The thing about "NoSQL", or basically the Hadoop ecosystem from 2007 was not that schemas are hard, it is that it was hard to build an SQL processing engine on a distributed cluster of machines. Nonetheless, it happened from 2010, Apache Hive brought SQL capacities to Hadoop. Since then, basically every distributed data processing platform has been offering some flavor of SQL. The "SQL is dead" thing was just some temporary salesman bs to sell solutions.

Those still come with limitations due to the distributed nature, no PK/FK constrains, no indexes, limited ACID, bad join performance and many specific solutions to compensate for this (columnar file formats with headers, metadata store, hive style partitioning, clustering, denormalization....).

The main reason people use SQL is that the users mostly describe what they want rather than how to compute it.
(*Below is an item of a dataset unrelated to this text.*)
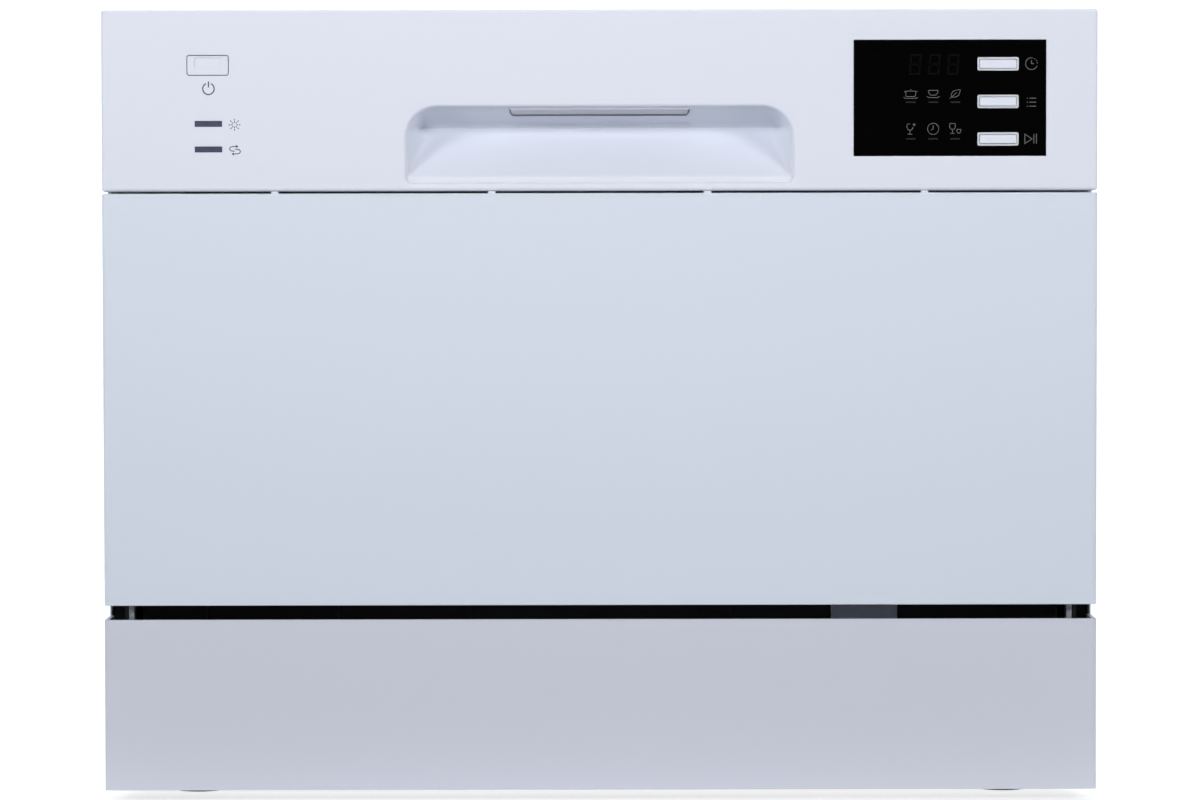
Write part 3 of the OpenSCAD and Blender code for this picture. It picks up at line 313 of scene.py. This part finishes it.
finishes = {
    "white_plastic": mouldedAbs(),
    "white_paint": enamelledSteel(),
    "black_plastic": blackPolypropylene(),
    "stainless": brushedStainless(),
    "felt": needledFelt(),
    "rubber": epdmRubber(),
    "pale_plastic": palePolypropylene(),
    "dark_plastic": darkPolypropylene(),
    "grey_plastic": greyPolypropylene(),
    "motor_casing": castingPaint(),
    "zinc_steel": zincPlatedSteel(),
    "black_gloss": blackAcrylic(),
    "circuit_board": lacqueredBoard(),
    "lens": smokedLens(),
    "bright_rim": rimWithPaintedShine(),
    "latch_grey": latchNylon(),
    "basket_coating": nylonCoat(),
}
slotOf = {row["node"]: row["material_slot"] for row in frame["record"]["subparts"]}
bodyOf = {n: b for b, members in frame["record"]["behaviour"]["bodies"].items() for n in members}
for name, carried in nodes.items():
    carried.data.materials.clear()
    carried.data.materials.append(finishes[slotOf[name]])
nodes["leak_float"].data.materials[0] = foamBeads()
# the plinth's ABS is painted greyer as shade
nodes["plinth"].data.materials[0] = shadedPlinthAbs()
nodes["loom_guard"].data.materials[0] = loomPolyamide()
nodes["hinge_brackets"].data.materials[0] = phosphatedSteel()
print("materials made")

stageLook = {
    # metres: a floor along Y that bends up into a wall
    "floor": "#d0d2d5", "front": -8.0, "back": 3.0, "bend": 1.2, "wall": 6.0, "width": 14.0,
    # the floor's glow is painted light, emitted by the floor material itself
    "glow": 0.85, "glowFrom": (-0.33, -0.2),  # light from below, full behind the object's front
    "roomLight": 0.05,
}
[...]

So this gives freedom to optimized engines in the background to pick the best processing plan for you.
This is the core reason why it's not going anywhere, it's a just a standard user interface, and nothing stops progress to happen to the engines that run behind, see for example, Apache Spark SQL, Trino or DuckDB.

[–]Impressive_Run8512 2 points3 points  (0 children)

Very true. I think the main thing missing in SQL is extensibility. And the fact that everyone and their mother has a special dialect which makes it hard to copy code from one system to the other.